The Year of Blue Water, Yanyi (Yale University Press)
This debut collection from poet Yanyi is a delicate, potent meditation on loneliness and connection. Immigration, queerness, transness, solitude, and community are explored as a way of understanding oneself in the world. It’s also about locating oneself in the body, writing and art as communal pursuits, and searching for and locating queerness through tarot, TV, and reading. The Year of Blue Water is a beautiful, honest constellation of prose poems that will resonate with readers of all identities.
Real Queer America: LGBT Stories From Red States, Samantha Allen (Little, Brown and Company)
Samantha Allen is an award-winning journalist with some pretty impressive bylines. Her first book is a travelogue, a work of reporting, and even an anthology of sorts: of stories from LGBTQ people living in what the coastal elite call “flyover country.” What could have been a dry list of statistics and anecdotes is crafted into an engrossing journey full of humor, vulnerability, insightfulness, and joy. Allen’s utterly engaging voice is joined by the voices of her road brother Billy and everyone they meet along the way. She does an excellent job of blending interviews and research with her personal experience to paint an eye-opening picture of what it’s really like to be queer in red states. She makes a compelling case for the idea that America is incredibly queer. What results is a beautiful tapestry of, well, the real queer America.

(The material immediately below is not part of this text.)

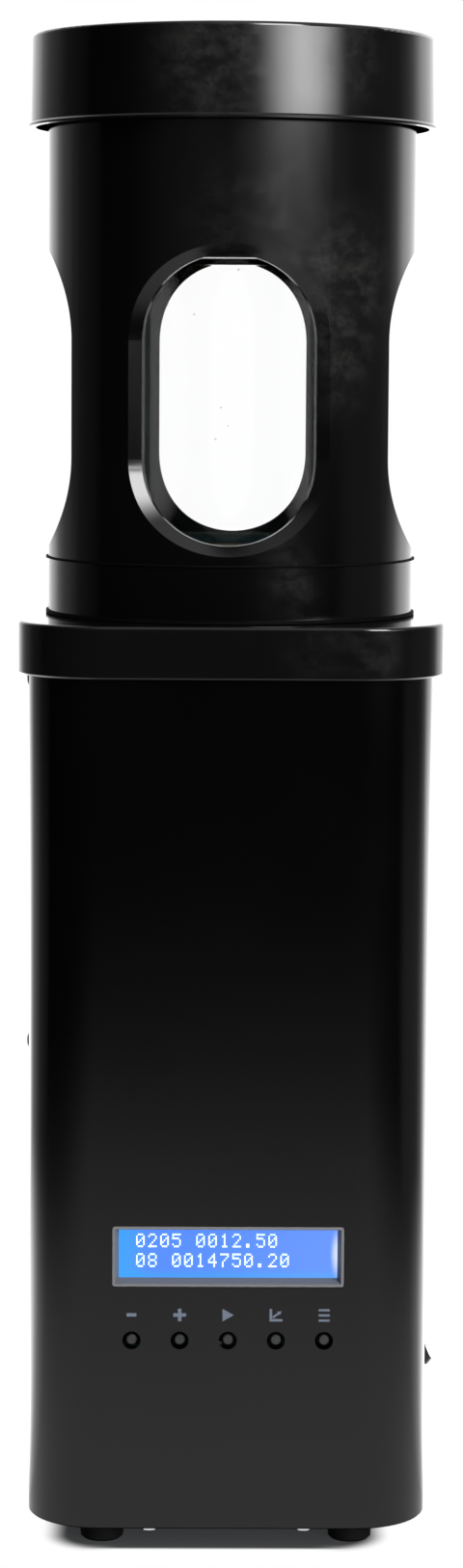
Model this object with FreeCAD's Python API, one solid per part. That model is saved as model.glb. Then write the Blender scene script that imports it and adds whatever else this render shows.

Soft Science, Franny Choi (Alice James Books)
One of the best things about so many of the writers who are working today is that they’ve inadvertently created a Weird Gay Aunts club on Twitter. Franny Choi is an integral part of our collective Gay Aunts, alongside Carmen Maria Machado, T Kira Madden, Melissa Febos, Kristen Arnett, Danez Smith, Mira Jacob, Nicole Dennis-Benn, and Alexander Chee, among others. (Click through to create a wonderful Weird Gay Aunt party in your tabs. You’re welcome.) Choi’s latest full-length poetry collection, Soft Science, walks that blurry line between technology and humanity, organic and inorganic, futuristic tech and literal dirt. Themes of bodily autonomy (or lack thereof), chaos and order, fear and resilience, and outsiderness around gender and race are deftly conveyed in punchy yet operatic lines. It’s definitely atmospheric, and will leave you wondering at, or about, the world — and what it means to be human.